**GIVEN TASK**:
Below are some records. Copy every line in them that holds "materials".
——————————
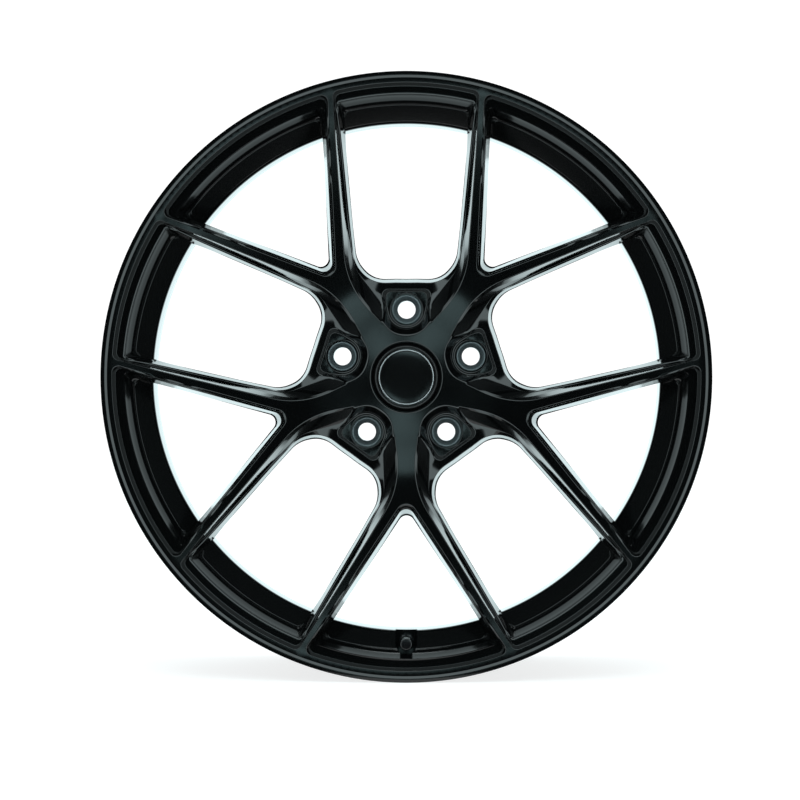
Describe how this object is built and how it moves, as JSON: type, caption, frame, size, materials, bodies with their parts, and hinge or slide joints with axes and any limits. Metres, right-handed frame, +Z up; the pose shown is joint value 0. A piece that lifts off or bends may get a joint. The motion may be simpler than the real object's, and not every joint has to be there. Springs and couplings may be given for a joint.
{
  "type": "wheel rim",
  "caption": "Forged Y-spoke racing wheel with deep drop-centre barrel, conical bolt seats, snap-in centre cap and tyre valve.",
  "frame": {"origin": "on the wheel's axis, midway between the two rim lips", "axes": "+Y along the wheel's axis from the face to the vehicle, +Z up with the valve at the bottom, +X to the right seen from the face"},
  "size_m": [0.497, 0.24, 0.497],
  "materials": {
    "satin_black": "satin black paint over forged aluminium",
    "seat_metal": "turned steel, dark zinc",
    "cap_black": "gloss black",
    "silver": "bright",
    "spring_steel": "drawn wire",
    "nylon": "moulded",
    "anodised": "black anodised",
    "valve_rubber": "matt",
    "valve_brass": "turned"
  },
  "bodies": {
    "wheel": {"outboard_flange": "satin_black", "rim_barrel": "satin_black", "inboard_flange": "satin_black", "hub_center": "satin_black", "spoke_1": "satin_black", "spoke_2": "satin_black", "spoke_3": "satin_black", "spoke_4": "satin_black", "spoke_5": "satin_black", "lug_seat_1": "seat_metal", "lug_seat_2": "seat_metal", "lug_seat_3": "seat_metal", "lug_seat_4": "seat_metal", "lug_seat_5": "seat_metal", "hub_centring_ring": "nylon", "valve_stem": "anodised", "valve_grommet": "valve_rubber", "valve_washer": "anodised", "valve_nut": "anodised", "valve_core_barrel": "valve_brass", "valve_core_spring": "spring_steel", "valve_core_seal": "valve_rubber"},
    "centre_cap": {"cap_body": "cap_black", "cap_emblem": "cap_black", "cap_trim_ring": "silver", "cap_spring_ring": "spring_steel"},
    "valve_cap": {"valve_cap": "anodised", "valve_cap_seal": "valve_rubber"},
    "valve_pin": {"valve_core_pin": "valve_brass"}
  },
  "joints": [
    {"name": "centre_cap_off", "type": "slide", "parent": "wheel", "child": "centre_cap", "axis": [0, -1, 0], "range_m": [0, 0.04]},
    {"name": "valve_cap_off", "type": "slide", "parent": "wheel", "child": "valve_cap", "axis": [0, -1, 0], "range_m": [0, 0.02]},
    {"name": "valve_pin_press", "type": "slide", "parent": "wheel", "child": "valve_pin", "axis": [0, 1, 0], "range_m": [0, 0.0015], "stiffness_N_per_m": 100, "springref_m": -0.005, "deforming": ["valve_core_spring"]}
  ]
}
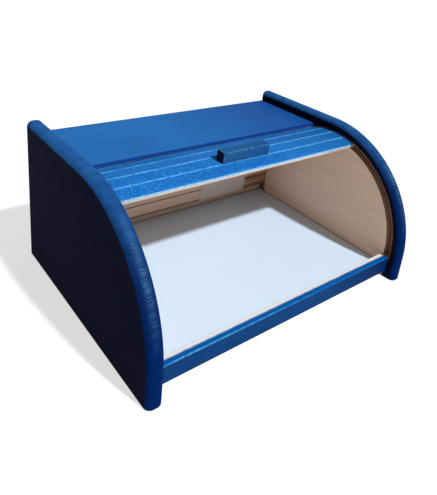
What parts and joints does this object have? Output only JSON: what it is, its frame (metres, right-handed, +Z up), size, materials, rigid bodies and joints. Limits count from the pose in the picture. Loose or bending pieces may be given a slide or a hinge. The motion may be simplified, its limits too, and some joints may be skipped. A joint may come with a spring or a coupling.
{
  "type": "bread bin",
  "caption": "Wooden roll-top bread bin: a lid of slats runs in curved grooves between two side panels with a rounded front corner.",
  "frame": {"origin": "on the surface it stands on, under the middle of the bin", "axes": "+Z up, -Y towards the open front, +X to the right seen from the front"},
  "size_m": [0.39, 0.29, 0.18],
  "materials": {
    "stained_wood": "satin",
    "raw_wood": "matte",
    "handle_wood": "satin",
    "white_board": "satin",
    "cloth_tape": "matte",
    "screw_steel": "satin"
  },
  "bodies": {
    "carcass": {"left_side": "stained_wood", "right_side": "stained_wood", "top_board": "stained_wood", "front_rail": "stained_wood", "rear_rail": "raw_wood", "back_panel": "raw_wood", "floor_panel": "white_board", "front_rail_dowels": "raw_wood", "rear_rail_dowels": "raw_wood", "top_board_dowels": "raw_wood"},
    "roll_lid": {"slat_01_front": "stained_wood", "slat_02": "stained_wood", "slat_03": "stained_wood", "slat_04": "stained_wood", "slat_05": "stained_wood", "slat_06": "stained_wood", "slat_07": "stained_wood", "slat_08": "stained_wood", "slat_09": "stained_wood", "slat_10": "stained_wood", "slat_11": "stained_wood", "slat_12": "stained_wood", "slat_13": "stained_wood", "tape_left": "cloth_tape", "tape_right": "cloth_tape", "handle": "handle_wood", "handle_screws": "screw_steel"}
  },
  "joints": [
    {"name": "lid_roll", "type": "hinge", "parent": "carcass", "child": "roll_lid", "pos_m": [0, -0.005, 0.038], "axis": [1, 0, 0], "range_deg": [0, 76.5]}
  ]
}
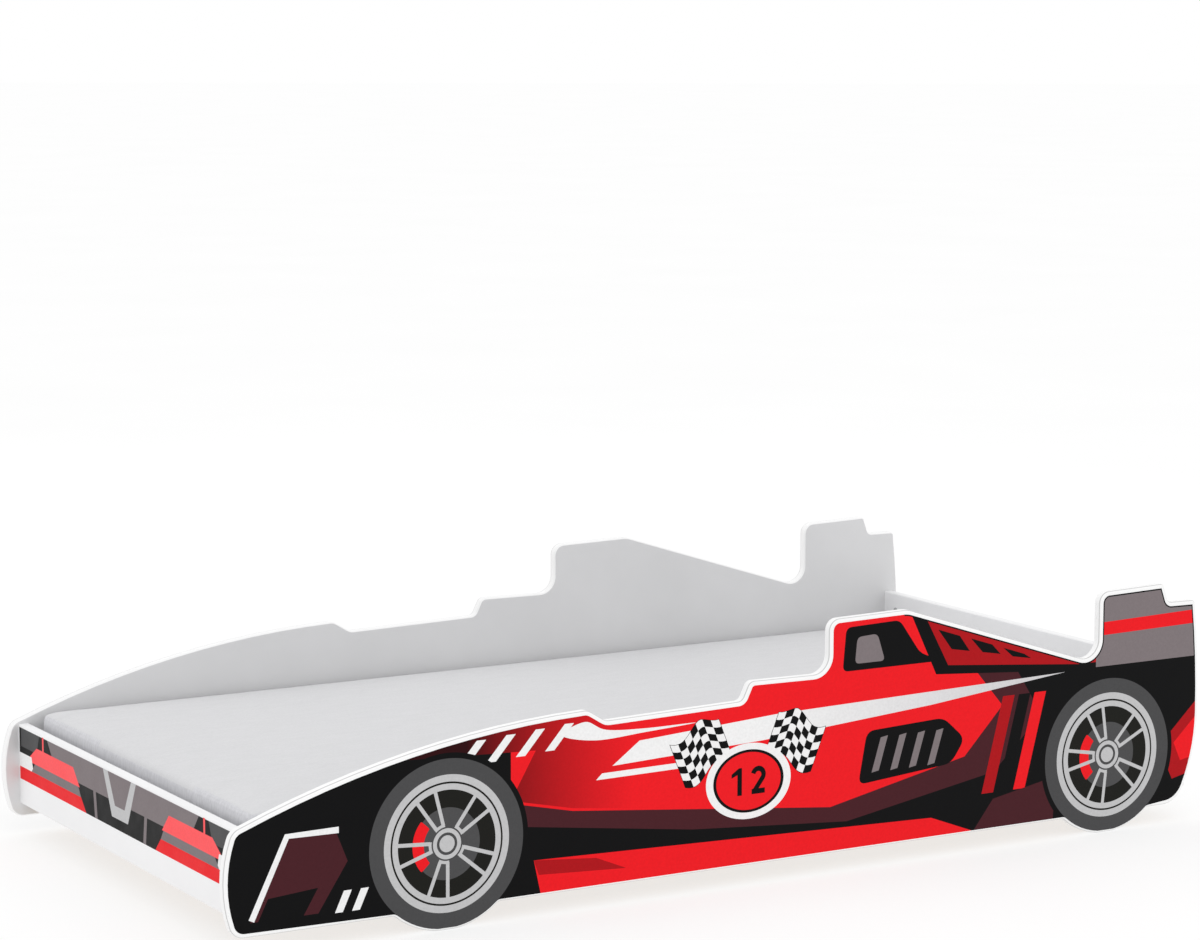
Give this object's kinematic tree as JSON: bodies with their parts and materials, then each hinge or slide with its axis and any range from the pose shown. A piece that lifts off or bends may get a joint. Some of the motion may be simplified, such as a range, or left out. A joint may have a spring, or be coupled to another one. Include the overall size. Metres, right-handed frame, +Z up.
——————————
**EXERCISE OUTPUT**:
Describe how this object is built and how it moves, as JSON: type, caption, frame, size, materials, bodies with their parts, and hinge or slide joints with axes and any limits. Metres, right-handed frame, +Z up; the pose shown is joint value 0. A piece that lifts off or bends may get a joint. The motion may be simpler than the real object's, and not every joint has to be there. Springs and couplings may be given for a joint.
  "materials": {
What parts and joints does this object have? Output only JSON: what it is, its frame (metres, right-handed, +Z up), size, materials, rigid bodies and joints. Limits count from the pose in the picture. Loose or bending pieces may be given a slide or a hinge. The motion may be simplified, its limits too, and some joints may be skipped. A joint may come with a spring or a coupling.
  "materials": {
Give this object's kinematic tree as JSON: bodies with their parts and materials, then each hinge or slide with its axis and any range from the pose shown. A piece that lifts off or bends may get a joint. Some of the motion may be simplified, such as a range, or left out. A joint may have a spring, or be coupled to another one. Include the overall size. Metres, right-handed frame, +Z up.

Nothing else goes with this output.